Are you living by the values of your culture, or by God's culture? Our world
heavily encourages sexual experimentation as normal, expected and desirable,
AND generally disses the idea of self control. Youth culture spends far more
time awash in these values through the media, than time absorbing God's values.
And the consequences are all around us. Imagine how different the world would
be if we just obeyed God and controlled ourselves in just this one thing called
sex!
God asks very little of New Testament followers compared to the rule-heavy
Old Testament days. But one of THE limits and boundaries God gives us today
is "Make Your Body My Temple don't use your body for sexual immorality
"-which is ALL sex out of marriage.
He knows we will wrestle with our emotional and physical yearning & burning
but God who loves us, wants to protect us and others. Therefore, in spite of
our feelings, the moral standard remains.
Throughout the Bible you can hear God saying'Be wise, not sorry', and'Love
Me more than you love your partner and your own physical satisfaction'and 'Don't
live like those who don't know Me -honour Me with your Body. I paid for it with
My Life'.
Therefore "use your imagination and body parts for My honour - don't misuse
your body, and don't stir up sexual desire in someone you aren't married to
".
Having said this then, here is some practical advice:
Respect Sex: Don't stir up love before its time. So when is
it time to stir up sexual desire?When you can afford to:In marriage. Control
sexual desire don't let it control you. Part of that self control includes what
you feed your heart and mind with in private so trash the porn, guys -and ditch
the romance novels girls you know that it stirs and feeds that appetite!
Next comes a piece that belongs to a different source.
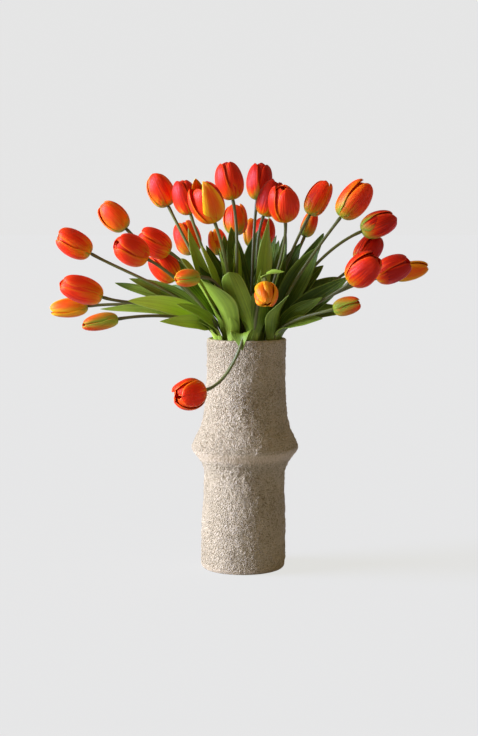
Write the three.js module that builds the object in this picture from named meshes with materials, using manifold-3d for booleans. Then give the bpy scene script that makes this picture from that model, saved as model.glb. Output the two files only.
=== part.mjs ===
// Tulips in a vase. A tall hand-thrown stoneware vase with a raised ring round its middle holds a
// loose bunch of long-stemmed tulips that fan out over its rim, one of them hanging down in front.
// Millimetres, +Z up, front towards -Y, origin at the centre of the vase's foot.
import * as THREE from "three";
import { mergeVertices } from "three/addons/utils/BufferGeometryUtils.js";
import Module from "manifold-3d";

const wasm = await Module();
wasm.setup();

// ---- Driving dimensions -------------------------------------------------------------------------

// The vase: radii are of the outer wall, heights are above the table.
const VASE = {
  height: 360,
  footRadius: 66,
  footRound: 7,
  waistRadius: 62.5, // the slimmest place under the ring
  waistHeight: 138,
  ringRadius: 82.5,
  ringHeight: 190,
  shoulderRadius: 63,
  shoulderHeight: 270,
  rimRadius: 61.5,
  wall: 6.5,
  floor: 12,
  lean: 6, // how far the mouth stands to the right of the foot
  facets: 32,
  curveSteps: 4, // points along each curve of the outline
};

const STEM = {
  radius: 3,
  sides: 6,
  steps: 12,
  straightShare: 0.25, // share of the steps that the stretch inside the vase takes
  wallGap: 1, // kept between a stem and the vase
  footLift: 2, // the cut end stands this far above the vase's floor
  footSpread: [0.18, 0.94], // where feet stand, as shares of the floor, from the middle outwards
  neckDrop: 8, // the neck point lies this far under the rim
  outwardLean: 0.28, // how much a stem already leans at the neck
  climb: 0.3, // length of the bend's start and end, as shares of its span
  approach: 0.3,
  footPull: 0.35, // the same for the stretch inside the vase
  neckPull: 0.2,
};

const BLOOM = {
  gap: 0.3, // between a bloom and the end of its stem
  sides: 10,
  steps: 7,
  widestAt: 0.42, // share of a full bloom's length, from its stem
  budWidestAt: 0.4,
};

const LEAF = {
  thickness: 1.6,
  lengthSteps: 7,
  widthSteps: 2,
  rootShare: 0.3, // width at the stem, as a share of the full width
  widestAt: 0.5,
  tipWidth: 2.4,
  cup: 0.16, // how far the edges rise, as a share of the width
  rootOffset: 1.6, // the root lies this far outside the stem's middle
  launch: 0.34, // how far a leaf first follows its stem, as a share of its span
  rollSpan: [0.05, 0.45], // a leaf rolls between these shares of its length
};

// Each tulip: where its stem passes the mouth ([azimuth, share of the way to the wall]), the middle
// of its bloom ([azimuth, beyond the rim, above the rim]), the way that the bloom points
// ([azimuth, elevation]), and the bloom's size. Azimuth 0 is +X and 90 is +Y, in degrees. The one
// that hangs down crosses the rim at the point called over.
const TULIPS = [
  { neck: [181, 0.9], bloom: [180, 205, 145], aim: [187, 30], size: [60, 42] },
  { neck: [157, 0.88], bloom: [159, 165, 188], aim: [172, 45], size: [57, 41] },
  { neck: [215, 0.9], bloom: [210, 137, 137], aim: [214, 25], size: [58, 46] },
  { neck: [199, 0.64], bloom: [196, 85, 147], aim: [200, 30], size: [56, 44] },
  { neck: [163, 0.66], bloom: [163, 79, 228], aim: [173, 64], size: [55, 42] },
  { neck: [165, 0.46], bloom: [174, 34, 217], aim: [180, 73], size: [56, 41] },
  { neck: [130, 0.76], bloom: [131, 84, 153], aim: [135, 65], size: [56, 44] },
  { neck: [241, 0.6], bloom: [233, 39, 211], aim: [217, 65], size: [72, 50] },
  { neck: [205, 0.4], bloom: [180, -34, 242], aim: [194, 78], size: [60, 44] },
  { neck: [74, 0.44], bloom: [74, 11, 243], aim: [40, 81], size: [60, 40] },
  { neck: [6, 0.42], bloom: [15, -24, 215], aim: [0, 69], size: [58, 41] },
  { neck: [303, 0.56], bloom: [301, 43, 206], aim: [257, 62], size: [58, 46] },
  { neck: [28, 0.6], bloom: [28, 67, 216], aim: [12, 61], size: [60, 38] },
  { neck: [-4, 0.66], bloom: [-3, 103, 213], aim: [-5, 53], size: [68, 46] },
  { neck: [15, 0.78], bloom: [14, 153, 175], aim: [6, 22], size: [60, 42] },
  { neck: [26, 0.92], bloom: [20, 145, 136], aim: [21, 45], size: [57, 41] },
  { neck: [-23, 0.88], bloom: [-22, 127, 108], aim: [-28, 41], size: [60, 48] },
  { neck: [-8, 0.92], bloom: [-5, 162, 107], aim: [-13, 24], size: [58, 43] },
  { neck: [5, 0.94], bloom: [10, 200, 102], aim: [3, 12], size: [62, 31], bud: true },
  { neck: [322, 0.92], bloom: [-34, 117, 55], aim: [-15, 15], size: [42, 28], bud: true },
  { neck: [282, 0.86], bloom: [-80, 91, 74], aim: [-90, -53], size: [38, 32] },
  { neck: [243, 0.86], bloom: [236, 95, 97], aim: [204, -3], size: [38, 26], bud: true },
  { neck: [267, 0.96], over: [267, 0, 11], bloom: [232, 77, -75], aim: [218, -6], size: [50, 47],
    approach: 0.5 },
  { neck: [192, 0.9], bloom: [191, 194, 76], aim: [189, 19], size: [68, 41], climb: 0.4 },
  { neck: [170, 0.9], bloom: [176, 217, 45], aim: [180, -6], size: [61, 31], bud: true },
  { neck: [203, 0.9], bloom: [202, 175, 30], aim: [192, -9], size: [55, 26], bud: true },
  { neck: [100, 0.62], bloom: [99, 50, 183], aim: [100, 72], size: [52, 40] },
  { neck: [86, 0.84], bloom: [87, 79, 162], aim: [90, 72], size: [48, 24], bud: true },
  { neck: [183, 0.62], bloom: [184, 66, 111], aim: [189, 49], size: [56, 44] },
];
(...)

If you can't control yourself -and it can happen with sexual appetite -then
don't be too scared to get counselling.
Respect Limits: You will be tempted to cross the line, so
be prepared: make plans ahead of time not to put yourself and your date in such
a situation.
Here's a good motto: If you can't do it in front of your parents, then
you shouldn't be doing it at all!
Too strict you think?Then who are you listening to?I can assure you that many
who have crossed the line, will tell you it's better to be too cautious than
to wish you had been. And if you think I sound strict, just wait until YOU have
your own children!
Respect Others: Make a commitment to God and your parents
and your partner NOT to be sexually active before marriage. Outward commitments
are a good inward anchor, helping you ride out the temporary pressures of temptation
and you WILL be tempted. Every commitment you make -to God, to your spouse -
will be tested.
Respect God: Not the so called 'wisdom'of modern, sexually-
obsessed society a society filled with heartbreaking consequences due to a lack
of restraint. God never said that obeying Him would always feel good. He never
said that obedience would get rid of sexual temptation. But obedience won't
hurt you like disobedience!
Finally, if you have been crossing the line, it is not too late!God knows we
are vulnerable and make mistakes. Sometimes we are too ashamed to admit to God
what we're doing, but believe me He knows about it (even if your parents don't'),
and we certainly can't change without God on our side. God generously forgave
me for my sexually active past, and helps me manage temptations today. I can
trust His love and have learned to run to Him in times of struggle. God restores
my dignity and helps me grow in my self control. Return to Him He is quick to
forgive, and rich in mercy and understanding.